◆ MATERIAL PROVIDED ◆
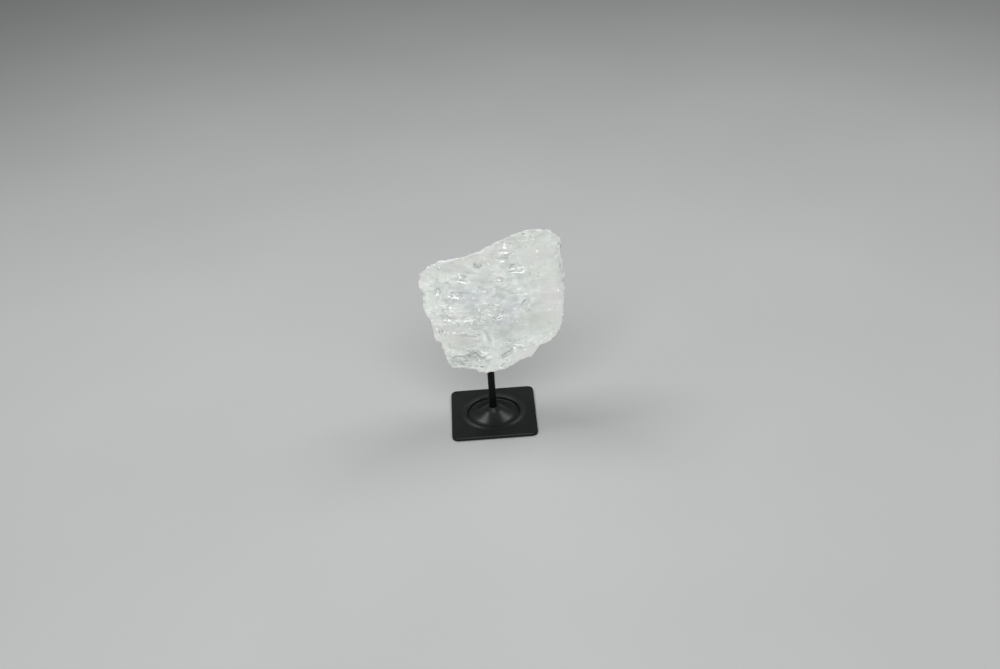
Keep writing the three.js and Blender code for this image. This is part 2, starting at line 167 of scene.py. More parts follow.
# Cloudy patches: how their edges wander and fade.
TINT_WANDER, TINT_WANDER_SIZE = (4.0, 3.0), 9.0
TINT_FADE = 0.8
TINT_SEED, TINT_SEED_STEP = 200, 20
# Veils: how they wander, wear and end; an unevenness is given as its depth, size and seed.
VEIL_WANDER = (0.5, 3.0, 91)
VEIL_WEAR_LEAST, VEIL_WEAR = 0.75, (0.5, np.array([2.6, 4.0, 4.0]), 93)
VEIL_ENDS = (0.2, 1.1)

# The milky quartz: its body's colours, then the layers over it in order, each a share and a colour.
# A noise is its lumps per metre, detail, stretch and distortion.
BODY_NOISE = (55, 4, (1, 1, 1), 0.6)
BODY_COLOURS = [
    (0.32, (0.61, 0.65, 0.618)), (0.48, (0.648, 0.684, 0.656)), (0.6, (0.674, 0.70, 0.672)),
    (0.72, (0.702, 0.713, 0.686)),
]
LAYERS = {
    "pale_facet": (0.7, (0.83, 0.865, 0.84)),
    "dark_facet": (0.7, (0.48, 0.525, 0.50)),
    "violet": (0.8, (0.62, 0.635, 0.70)),
    "yellow": (0.8, (0.675, 0.695, 0.615)),
    "warm": (0.8, (0.66, 0.64, 0.615)),
    "grey": (0.8, (0.63, 0.635, 0.615)),
    # Darker cloudy patches, and painted shade along the right edge.
    "dim_and_shade": (0.85, (0.505, 0.55, 0.525)),
    "pale": (0.85, (0.735, 0.785, 0.745)),
    "rose": (0.85, (0.755, 0.735, 0.735)),
    "mottle": (0.2, (0.76, 0.79, 0.765)),
    "line": (0.8, (0.83, 0.86, 0.835)),
    "crack": (0.6, (0.47, 0.51, 0.49)),
    "pale_veil": (0.85, (0.80, 0.85, 0.82)),
    "dark_veil": (0.9, (0.42, 0.47, 0.45)),
    "rim": (0.5, (0.68, 0.635, 0.645)),
    # Painted shade that dulls the upward sides of steps where they catch the light.
    "shaded_riser": (0.95, (0.42, 0.46, 0.44)),
    "dark_speck": (0.4, (0.42, 0.46, 0.44)),
    # Painted shade in the pits and hollows.
    "shaded_pit": (0.85, (0.36, 0.40, 0.38)),
    # Painted glints: tiny bright specks, thickest where the glints crowd.
    "painted_glint_speck": (0.5, (0.93, 0.95, 0.935)),
    # Painted glints on the flakes.
    "flake_glint": (0.95, (0.99, 1.0, 0.995)),
}
# Lines and cracks: scale, stretch, width, and their patches' scale. Specks: scale, how far glints
# crowd them, where they begin and are whole. Pits and flakes: their edges' scale, start and end.
MOTTLE_NOISE, MOTTLE_FADE = (230, 4, (0.7, 0.7, 1.3), 0.8), (0.5, 0.66)
LINES = (120, (0.7, 0.7, 1.3), 0.03, 60)
CRACKS = (95, (0.9, 0.9, 1.1), 0.018, 45)
DARK_SPECKS, GLINT_SPECKS = (340, 0.14, 0.67, 0.74), (390, 0.15, 0.68, 0.76)
SPECK_STRETCH = (1, 1, 1.5)
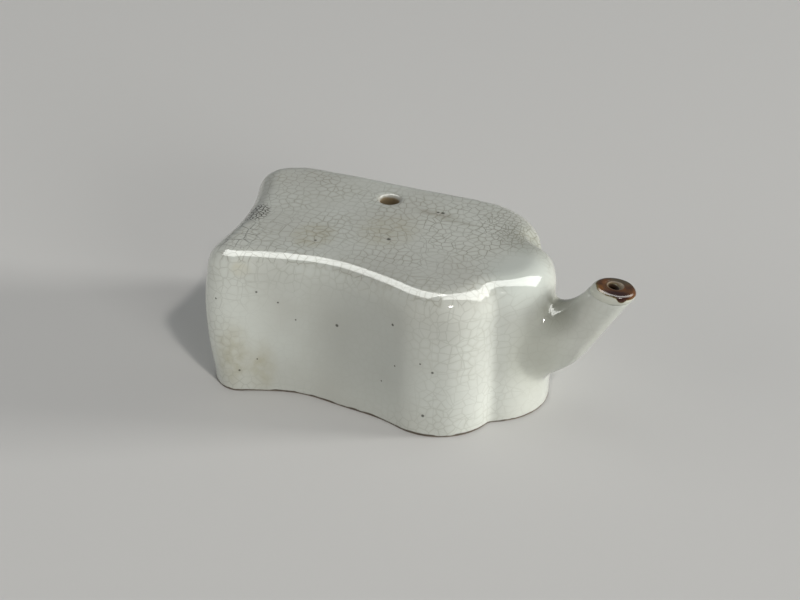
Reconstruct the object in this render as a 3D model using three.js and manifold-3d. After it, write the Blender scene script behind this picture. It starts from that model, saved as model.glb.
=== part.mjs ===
// Water dropper: a hollow, lobed box of luted clay slabs with a bent tube spout.
// Millimetres, +Z up. The origin is on the floor under the middle of the body, and +X points
// to the end with the spout. The front is towards -Y.

import * as THREE from 'three';
import { mergeVertices } from 'three/addons/utils/BufferGeometryUtils.js';
import Module from 'manifold-3d';

// Body: heights and thicknesses
const bodyHeight = 28.2;
const baseThickness = 3;
const topThickness = 3.2;
const wallThickness = 3;
const luteGap = 0.3; // slip joint between two luted pieces
const topEdgeRadius = 3.8;
const footChamfer = 0.5;

// Body: the lobes of its plan, each a circle, clockwise from the rear left corner
const rearLeftLobe = { x: -23.9, y: 13, radius: 7.9 };
const rearRightLobe = { x: 14.1, y: 8.7, radius: 12 };
const spoutBoss = { x: 20.2, y: -1.2, radius: 11.8 };
const frontRightLobe = { x: 14.2, y: -10.5, radius: 10.6 };
const frontLeftLobe = { x: -23.5, y: -16.1, radius: 5.1 };

// Body: radii of the hollow arcs that join each lobe to the next
const backHollow = 520;
const rearNotch = 2.5;
const frontNotch = 2.3;
const frontHollow = 40;
const leftHollow = 55;

// Body: the top rolls down softly over the boss
const shoulderRun = 6;
const shoulderDrop = 5;

// Vent hole in the top
const ventX = -4.7;
const ventY = 11.5;
const ventRadius = 2;

// Spout: a level root, a bend and a straight rise to a nearly level mouth
const spoutRootHeight = 10;
const bendInset = 4.7; // how far inside the boss's face the bend begins
const bendRadius = 9.6;
const riseAngle = THREE.MathUtils.degToRad(56.5);
const riseLength = 13.6; // straight stretch, from the bend to the lip
const spoutRootRadius = 4.3;
const spoutMouthRadius = 3.5;
const spoutSwell = 0.1; // fuller midway than an even taper
const boreRadius = 1.1;
const mouthTilt = THREE.MathUtils.degToRad(6);
const lipHeight = 1.4;
const lipBoreRadius = 1.5;

// Spout collar: luting clay smoothed into the corner between the boss and the spout
const collarEdge = 0.5; // thickness where it runs out
const collarHeight = 12.6; // middle of its print on the boss
const collarWidth = 7.6; // half width of the print
const collarRise = 8; // how far the print goes above its middle
const collarDrop = 7.4;
const collarReachOver = 8; // how far it runs along the spout from the corner, on top
const collarReachUnder = 1.6;
const collarPullOver = 0.3; // how strongly its curve is drawn into the corner, on top
const collarPullUnder = 0.8;

// Fineness of the curves
const chordError = 0.03;
const roundSides = 28;
const bendSteps = 14;
const collarSteps = 8;
const edgeSegments = 5;
const shoulderSteps = 12;
const crownSteps = 10;
const searchSteps = 30;

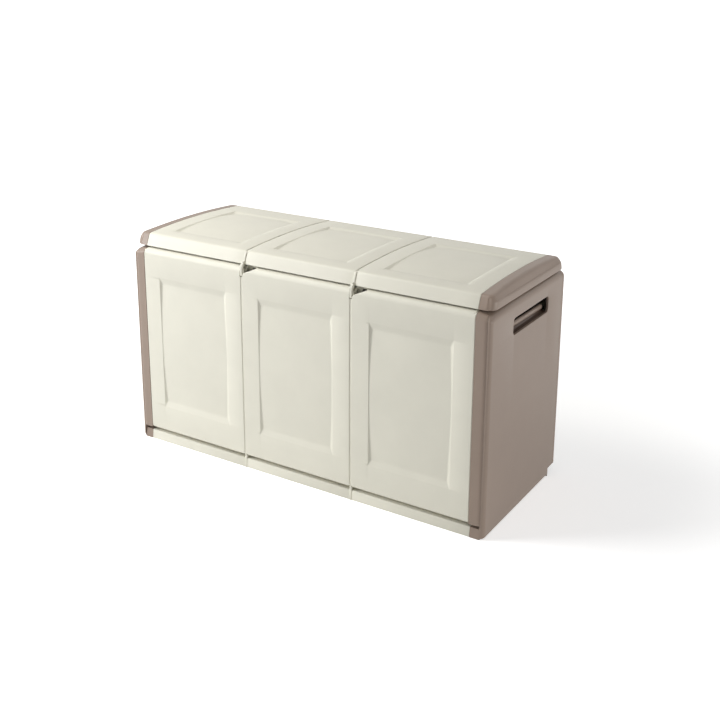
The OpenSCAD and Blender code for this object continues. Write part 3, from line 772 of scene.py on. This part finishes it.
def add_stop_ribs(bm, x0, x1):
    """Adds the ribs inside the lid's lips, front and rear, that rest on the body."""
    for y in (-LID_RIB, LID_RIB):
        add_block(bm, (x0, y - RIB, LID_RIB_FOOT), (x1, y + RIB, 677), 0.5)


class CHEST_OT_lid_panels(Operator):
    """Make the three crowned lid panels with their fields, lips and hinge knuckles"""

    bl_idname = "chest.lid_panels"
    bl_label = "Lid Panels"

    def execute(self, context):
        shape = lid_shape()
        half = MODULE / 2 - mm("field_margin")
        front, rear = mm("lid_field_front") - HALF_DEPTH, HALF_DEPTH - mm("lid_field_rear")
        field_middle, half_along = (front + rear) / 2, (rear - front) / 2
        depths = mm("field_depth"), mm("field_middle")
        notch_high = 11
        for name, place in PLACES.items():
            low, high = reach(f"lid_panel_{name}")
            middle = place * MODULE
            xs, ss = [], [shape.total - notch_high / math.sin(shape.lean)]
            for side in (-1, 1):
                xs += ramp(middle + side * half, -side)
                ss += ramp(field_middle + side * half_along, -side, 36, 10)
            ss += [field_middle + half_along * k / 8 for k in range(-7, 8)]
            hinges = hinge_places(middle)
            notches = [sorted((x + side * 10.25, x + side * 35.3)) for x in hinges for side in (-1, 1)]
            xs += [x for notch in notches for x in notch]
            bm = lid_sheet(low.x, high.x, shape, xs, ss,
                           lambda x, s: sunk(x - middle, s - field_middle, half, half_along, *depths))
            gone = faces_at(bm, lambda c: c.y > 200 and c.z < LID_FOOT + notch_high - 0.1
                            and any(a < c.x < b for a, b in notches))
            bmesh.ops.delete(bm, geom=gone, context="FACES")
            bmesh.ops.recalc_face_normals(bm, faces=bm.faces)
            if sum(f.normal.z * f.calc_area() for f in bm.faces) < 0:
                bmesh.ops.reverse_faces(bm, faces=bm.faces)
            thicken(bm)
            add_stop_ribs(bm, low.x + 1, high.x - 1)
            for x in hinges:
                x0, x1, top, web = x - KNUCKLE_HALF, x + KNUCKLE_HALF, HINGE_Z + KNUCKLE, 233.5
                add_ring(bm, x0, x1, HINGE_Y, HINGE_Z, 3.05, KNUCKLE)
                add_block(bm, (x0, web, HINGE_Z + PIN_ROOM), (x1, HINGE_Y, top), 0.5)
                add_block(bm, (x0, web, HINGE_Z), (x1, HINGE_Y - PIN_ROOM, top), 0.5)
            finish(bm, f"lid_skin_{name}", "lid", "cream", [f"lid_panel_{name}"])
        return {"FINISHED"}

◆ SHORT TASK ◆
Only the lines from the beginning of the material above through the line with "SPECK_STRETCH = (1, 1, 1.5)" are wanted; extract them exactly.

◆ OUTPUT OF THE TASK ◆
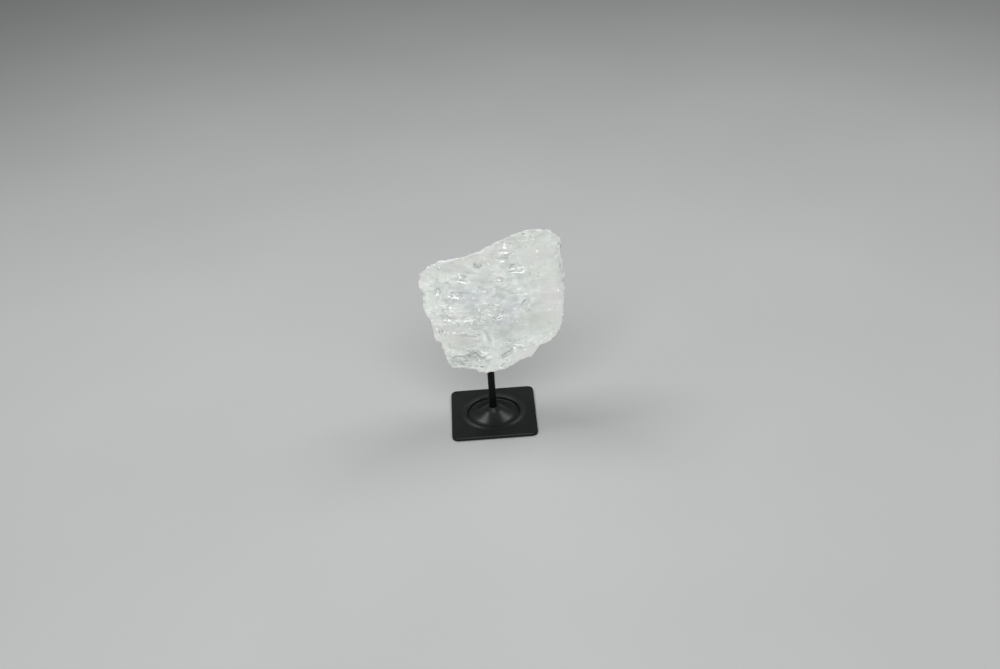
Keep writing the three.js and Blender code for this image. This is part 2, starting at line 167 of scene.py. More parts follow.
# Cloudy patches: how their edges wander and fade.
TINT_WANDER, TINT_WANDER_SIZE = (4.0, 3.0), 9.0
TINT_FADE = 0.8
TINT_SEED, TINT_SEED_STEP = 200, 20
# Veils: how they wander, wear and end; an unevenness is given as its depth, size and seed.
VEIL_WANDER = (0.5, 3.0, 91)
VEIL_WEAR_LEAST, VEIL_WEAR = 0.75, (0.5, np.array([2.6, 4.0, 4.0]), 93)
VEIL_ENDS = (0.2, 1.1)

# The milky quartz: its body's colours, then the layers over it in order, each a share and a colour.
# A noise is its lumps per metre, detail, stretch and distortion.
BODY_NOISE = (55, 4, (1, 1, 1), 0.6)
BODY_COLOURS = [
    (0.32, (0.61, 0.65, 0.618)), (0.48, (0.648, 0.684, 0.656)), (0.6, (0.674, 0.70, 0.672)),
    (0.72, (0.702, 0.713, 0.686)),
]
LAYERS = {
    "pale_facet": (0.7, (0.83, 0.865, 0.84)),
    "dark_facet": (0.7, (0.48, 0.525, 0.50)),
    "violet": (0.8, (0.62, 0.635, 0.70)),
    "yellow": (0.8, (0.675, 0.695, 0.615)),
    "warm": (0.8, (0.66, 0.64, 0.615)),
    "grey": (0.8, (0.63, 0.635, 0.615)),
    # Darker cloudy patches, and painted shade along the right edge.
    "dim_and_shade": (0.85, (0.505, 0.55, 0.525)),
    "pale": (0.85, (0.735, 0.785, 0.745)),
    "rose": (0.85, (0.755, 0.735, 0.735)),
    "mottle": (0.2, (0.76, 0.79, 0.765)),
    "line": (0.8, (0.83, 0.86, 0.835)),
    "crack": (0.6, (0.47, 0.51, 0.49)),
    "pale_veil": (0.85, (0.80, 0.85, 0.82)),
    "dark_veil": (0.9, (0.42, 0.47, 0.45)),
    "rim": (0.5, (0.68, 0.635, 0.645)),
    # Painted shade that dulls the upward sides of steps where they catch the light.
    "shaded_riser": (0.95, (0.42, 0.46, 0.44)),
    "dark_speck": (0.4, (0.42, 0.46, 0.44)),
    # Painted shade in the pits and hollows.
    "shaded_pit": (0.85, (0.36, 0.40, 0.38)),
    # Painted glints: tiny bright specks, thickest where the glints crowd.
    "painted_glint_speck": (0.5, (0.93, 0.95, 0.935)),
    # Painted glints on the flakes.
    "flake_glint": (0.95, (0.99, 1.0, 0.995)),
}
# Lines and cracks: scale, stretch, width, and their patches' scale. Specks: scale, how far glints
# crowd them, where they begin and are whole. Pits and flakes: their edges' scale, start and end.
MOTTLE_NOISE, MOTTLE_FADE = (230, 4, (0.7, 0.7, 1.3), 0.8), (0.5, 0.66)
LINES = (120, (0.7, 0.7, 1.3), 0.03, 60)
CRACKS = (95, (0.9, 0.9, 1.1), 0.018, 45)
DARK_SPECKS, GLINT_SPECKS = (340, 0.14, 0.67, 0.74), (390, 0.15, 0.68, 0.76)
SPECK_STRETCH = (1, 1, 1.5)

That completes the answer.